Write about a product you like if you like something!
boba1979 – :
to be loved, brings you the insight, it is perhaps a bit ‘sad, but the mere fact that produces tiny shocks deep in the self … is a great scent. It was created with visceral love, like all creatures of Maria Candida … and feels!!
nuiacsov90 – :
Beautiful. Beautiful. Beautiful Barry Lyndon! Also a good news in a grey world: even nowadays there are still creators whose talent and ability produce emotions on us when we are so lucky to come across their works! I read somewhere (I’m sorry not to be very precise!) that M.C. Gentile while inventing “her” Barry Lyndon took inspiration from the film more than the novel itself. So she was visualizing the hero – in a moment of the plot – while he was trying to escape, riding through the English countryside. I can see more than this…. Sometimes descriptive fragrances could sound like descriptive music: just student’s home-works more or less predictable; more or less precise more or less unuseful and really boring, no doubt! This fragrance – for me – is a sort of concentration of “dusty” light in a bottle. The “Nose” can handle with a light hand different “heavy” substances (for instance the leather here used is more similar to saddle leather than to glove one) BUT keeping always in mind the sense of measure. Not too much of… not too little of. Every element seems to go hand in hand with the other. The result – according to my skin is an immersion in reach notes (as usual, much more than those indicated in the piramid above!) recreating a rarefact atmosphere.

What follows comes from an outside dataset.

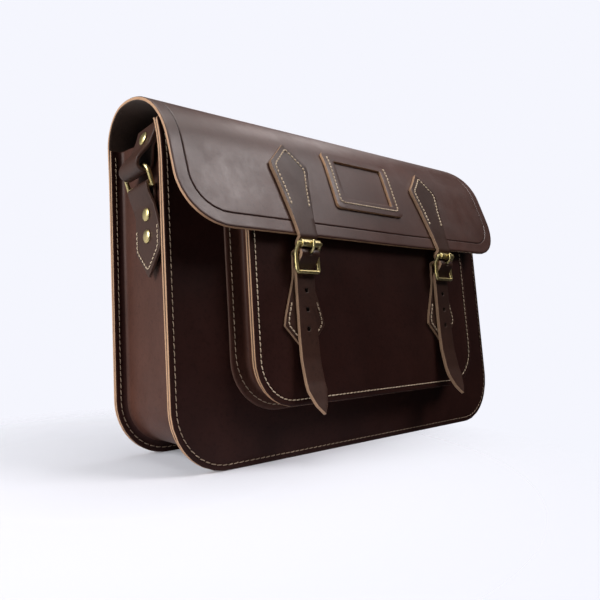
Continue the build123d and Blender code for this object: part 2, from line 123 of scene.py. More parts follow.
class Route:
    """A line in a plane that is read by its length; positive depth lies to its left."""

    def __init__(self, points):
        self.p = np.array(points, float)
        step = np.linalg.norm(np.diff(self.p, axis=0), axis=1)
        self.s = np.concatenate([[0], np.cumsum(step)])
        self.length = self.s[-1]
        t = np.gradient(self.p, self.s, axis=0)
        t /= np.linalg.norm(t, axis=1)[:, None]
        self.n = np.stack([-t[:, 1], t[:, 0]], 1)

    def at(self, s, depth=0.0):
        """The two coordinates at length s, moved to the left by depth."""
        out = []
        for k in (0, 1):
            out.append(np.interp(s, self.s, self.p[:, k]) + depth * np.interp(s, self.s, self.n[:, k]))
        return out

    def where(self, axis, value, first=0.0):
        """The length, past first, at which a coordinate that only falls reaches value."""
        kept = self.s >= first
        return np.interp(-np.asarray(value, float), -self.p[kept, axis], self.s[kept])


def walk(points, pitch):
    """Points along a line, one every pitch or so."""
    p = np.array(points, float)
    s = np.concatenate([[0], np.cumsum(np.linalg.norm(np.diff(p, axis=0), axis=1))])
    even = np.linspace(0, s[-1], max(2, round(s[-1] / pitch) + 1))
    return np.stack([np.interp(even, s, p[:, k]) for k in range(p.shape[1])], 1)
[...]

Probably I’m changing too much or… getting older: I’ve never got crazy for aromatic or fougere fragrances all my life, up to now! Longevity is also very good, discreet silllage: it as an elegant frag. after all! I’ve tried B. L., this morning but perhaps it is better not for the too cold season but for fall and spring.
p.s. One hour ago, I sprayed it on 2 my male friends: even better than on me.
If polygamy weren’t forbidden (in my country) I would ask their hands instantly!